In early August the economy showed some positive dynamics. In January-June, 2017 the Belarusian export of goods and services increased by 19.4% to $16.760 billion against the same period of the previous year. The mid-year goods and services trade balance significantly grew making up $420.5 million against a deficit of $135.8 million in January-June last year, with a slower rate of the goods export growth, which corresponds with the Russian economy providing less positive incentives. However, in overall the dynamics is still positive.

Therefore, the gross domestic product of Belarus went up by 1.1% to 56.7 billion roubles (about $29.3 billion) in January-July, 2017 against the same period last year. To sum up, thr Belarusian economy has been showing the positive dynamics for five months in a row, despite not keeping up in terms of its agriculture due to the weather moving harvesting to a later term. During January-July the industrial manufacturing volume increased by 6% to 50.8 billion roubles ($26.3 billion) in comparable prices. Such a growth was observed in 10 out of 13 sectors of the manufacturing industry, with the biggest growth being in machinery and equipment manufacturing (21.1%), wooden and paper manufacturing (16.6%), and chemical manufacturing (15.9%). The volume of agricultural manufacturing decreased by 4.9% to 7 billion roubles ($3.63 billion). Thanks to the positive economy dynamics the Belarusian international reserve assets went up as well. As of 1 August, 2017 they made up an equivalent of $6.665 billion.

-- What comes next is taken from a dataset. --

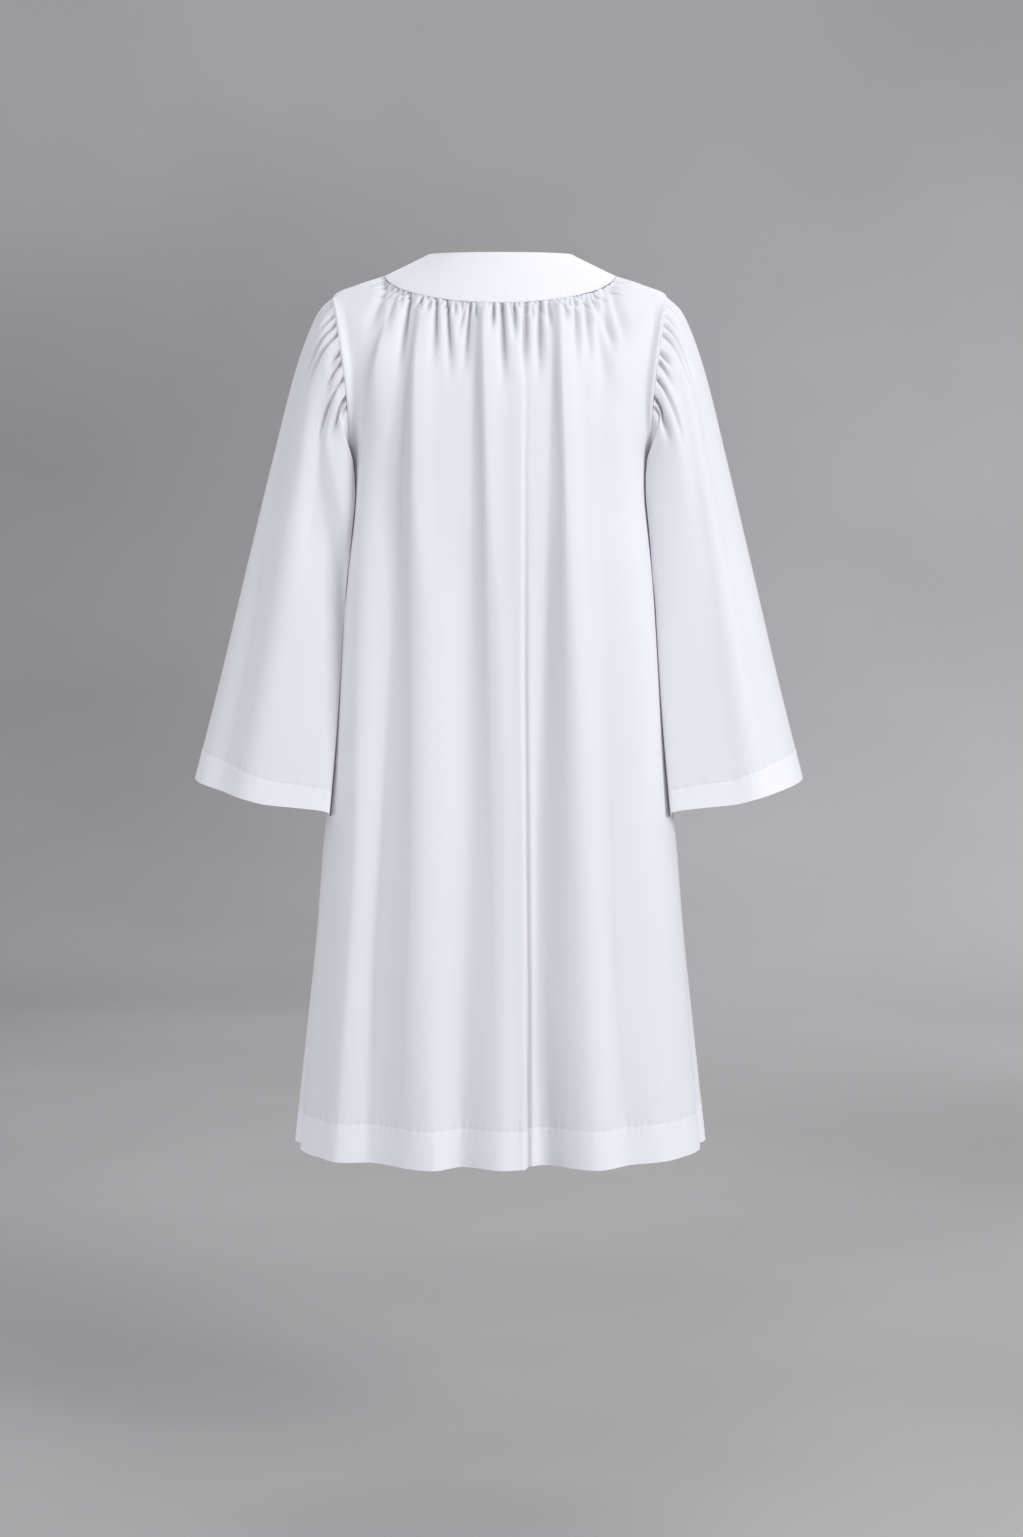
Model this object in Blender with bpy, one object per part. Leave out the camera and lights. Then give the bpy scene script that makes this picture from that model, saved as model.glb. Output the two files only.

As for the other economic news, some special attention was paid to the authorities intending to increase the utility charges twice by the end of 2017 (in September and December). Such a rate of the utility charges increasing, in fact, allows the authorities to fulfill those conditions that served as a “stumbling rock” in their negotiations with the International Monetary Fund. However, against the backdrop of the IMF negotiations freezing the point of such a serious haste is still unclear. Taking into account the need to liquidate cross-subsidization as soon as possible, such steps taken by the authorities seem appropriate. It is quite possible that restarting the negotiations with IMF may be behind the move as well. However, the political aftermath of such steps may turn out to be quite considerable.

Foreign Policy: Eggs in different baskets

The key international event, namely the 26th session of the OSCE Parliamentary Assembly, took place in Minsk on 5-7 July. This development was used by the Belarusian authorities in order not only to demonstrate the important international role Minsk is now playing and its influence on the international arena, but also to officially announce the previously mentioned initiative of a “new Helsinki process”, with Minsk being the place to host the latter.

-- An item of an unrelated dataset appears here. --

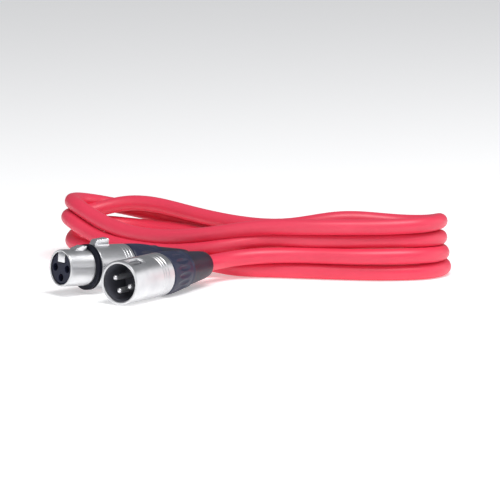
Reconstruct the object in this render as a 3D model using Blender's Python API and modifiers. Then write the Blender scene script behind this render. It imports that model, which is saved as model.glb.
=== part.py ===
"""A microphone lead: a 1.5 m cable wound into a long flat coil, with a male and a female
three-pole XLR connector on its ends, both lying in front of the coil.

Units are metres, +Z is up, and the floor is z = 0. Each connector is modelled in its own frame:
+X runs back from its mating face along its axis, and +Z points at its latch side.
"""

from math import cos, pi, radians, sin

import bmesh
import bpy
from mathutils import Vector

MM = 0.001

# ---- Layout: measured from the point on the floor under the male connector's mating face ----
ORIGIN = Vector((4.2 * MM, 33.3 * MM, 0.0))      # where the world origin lies in the layout
MALE_FACE = Vector((0.0, 0.0, 9.8 * MM))
MALE_YAW = radians(56.5)
MALE_PITCH = radians(0.55)
MALE_ROLL = radians(23.0)
FEMALE_FACE = Vector((-26.0 * MM, 23.0 * MM, 12.4 * MM))
FEMALE_YAW = radians(40.0)
FEMALE_PITCH = radians(4.0)                       # the nose is lifted a little

# ---- Fits ----
GAP = 0.3 * MM                                    # between touching faces
CABLE_RADIUS = 3.5 * MM
CORE_RADIUS = 0.75 * MM

# ---- Both connectors ----
SHELL_RADIUS = 9.5 * MM
NECK_RADIUS = 8.2 * MM                            # threaded neck, under the bushing
NECK_LENGTH = 6.0 * MM
NECK_BORE = 6.9 * MM
PIN_CIRCLE = 4.1 * MM
PIN_ANGLES = (180.0, 0.0, -90.0)                  # around the axis, from +Y
BUSHING_RADIUS = 9.45 * MM
BUSHING_REAR_RADIUS = 8.0 * MM
BUSHING_LENGTH = 16.8 * MM
BUSHING_BORE = 8.5 * MM
FLUTES = 18
FLUTE_RADIUS = 1.6 * MM
BOOT_LENGTH = 18.0 * MM
BOOT_FRONT_RADIUS = 7.8 * MM
BOOT_REAR_RADIUS = 5.9 * MM
BOOT_BORE = 3.9 * MM
CHUCK_LENGTH = 8.0 * MM
CHUCK_RADIUS = 6.4 * MM
CHUCK_BORE = 3.8 * MM
CHUCK_SLIT = 1.0 * MM

# ---- Male connector, stations along its axis ----
MALE_SHELL_LENGTH = 28.2 * MM
MALE_MOUTH_RADIUS = 8.15 * MM
MALE_LINER_RADIUS = 8.6 * MM
MALE_LIP = 1.0 * MM
CUP_DEPTH = 15.5 * MM
MALE_INSERT_REAR = 21.5 * MM
CUP_RADIUS = 7.9 * MM
PIN_RADIUS = 1.2 * MM
PIN_TIP = 1.8 * MM
PIN_REAR = 25.5 * MM
WINDOW_WIDTH = 2.8 * MM
WINDOW_START = 3.5 * MM
WINDOW_END = 11.0 * MM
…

Moreover, Alexander Lukashenko demonstrated some quite vague ideas regarding the essence of “Helsinki-2”. He called it a wide-ranging dialogue (“a negotiating process”) aimed at “overcoming the existing differences in the relations between the states in our common space — in Euro-Atlantic region and Eurasia”. In accordance with the enlarged geographical problem field (including Eurasia) Lukashenko suggested to increase the number of participants in this dialogue including China (as well as the other Asian countries). Moreover, he stated that there may be a more active role for the smaller states in this process (in its own way a new, more respectable analogue of a “Non-Alignment Movement” as a place for a more active and even leading international role for Belarus).

Suggestions made by the Belarusian side seem quite “trustworthy” and are built in such a way that refusing to support them may look like an aggressive wish to “settle scores” instead of facilitating cooperation in the region. Meanwhile, this initiative does not provide any clues on how exactly the contradictions between the key players may be resolved. The essence of the current situation is that the mutual suspicions and threats between Russia and the West are, in fact, much more important than the threats presented to each of them by the transnational threats, such as terrorism, drug trafficking, migration (moreover, these very things can serve as the foreign policy instruments to opposing actors). Furthermore, the joint declarations or even documents on the mutual interests when it comes to joint threats cannot change anything in this particular situation.

On July, 12 the Deputy Chief of the General Staff of the Armed Forces of Belarus hosted a detailed briefing on the Belarusian-Russian strategic drills “Zapad-2017” which presented a reason for more concerns coming from the Western countries. “Zapad-2017” will take place mostly on the Belarusian territory on September, 14-20. According to the idea and scenario of the event, it maintains the defensive policy and the topic of maneuvering is determined as a “Preparation and use of the troops (forces) to provide the Military Security of the Union State”. A total of 12 700 military personnel will take part in the event, with 10 200 people and 680 pieces of military equipment being present.

The Belarusian side intends to invite approximately 80 observers to the military drills, namely observers from the UN, OSCE, NATO, CIS, CSTO, the Red Cross, Latvia, Lithuania, Poland, Ukraine, Estonia, Sweden and Norway, as well as the military attaches accredited by the embassies in Belarus. Such a transparency is a sign of Minsk wish to hold drills in such a way that they are not considered as the ones undermining the regional stability and security by the international society. Moreover, despite some sorts of speculations and rumors, the Belarusian authorities do not intend to allow the Russian military contingent stay on the territory of Belarus after the drills are finished.

Despite Belarus demonstrating its ally obligations to Russia in the military and political spheres, the proof of which is presented by the joint military drills, Kremlin continues to put some pressure on Minsk. In particular, Vladimir Putin suggested setting in motion Russian oil supplies to oil refineries in Belarus by using the Russian railway and port infrastructure to transport the oil products, which may become a source for some new conflict situations in the oil and gas sectors. Nevertheless, the Russian government approved a loan of $700 million to Belarus, however, this loan is only to be used in order to refinance the Minsk obligations to Moscow to repay the debt Belarus had developed earlier on.

Against this background there was a considerable activity towards intensifying the political and military contacts with China. On 25 July the Belarusian Interior Ministry and the Chinese Public Security Ministry signed a protocol aimed to expand the anti-terrorist cooperation (including the information exchange, joint operations and technical assistance from China). Bejing expects that Minsk ensures safety of the industrial park “Great Stone” and other facilities within the framework of the Chinese initiative “One Belt, One Way”, as well as the related cargo traffic flows.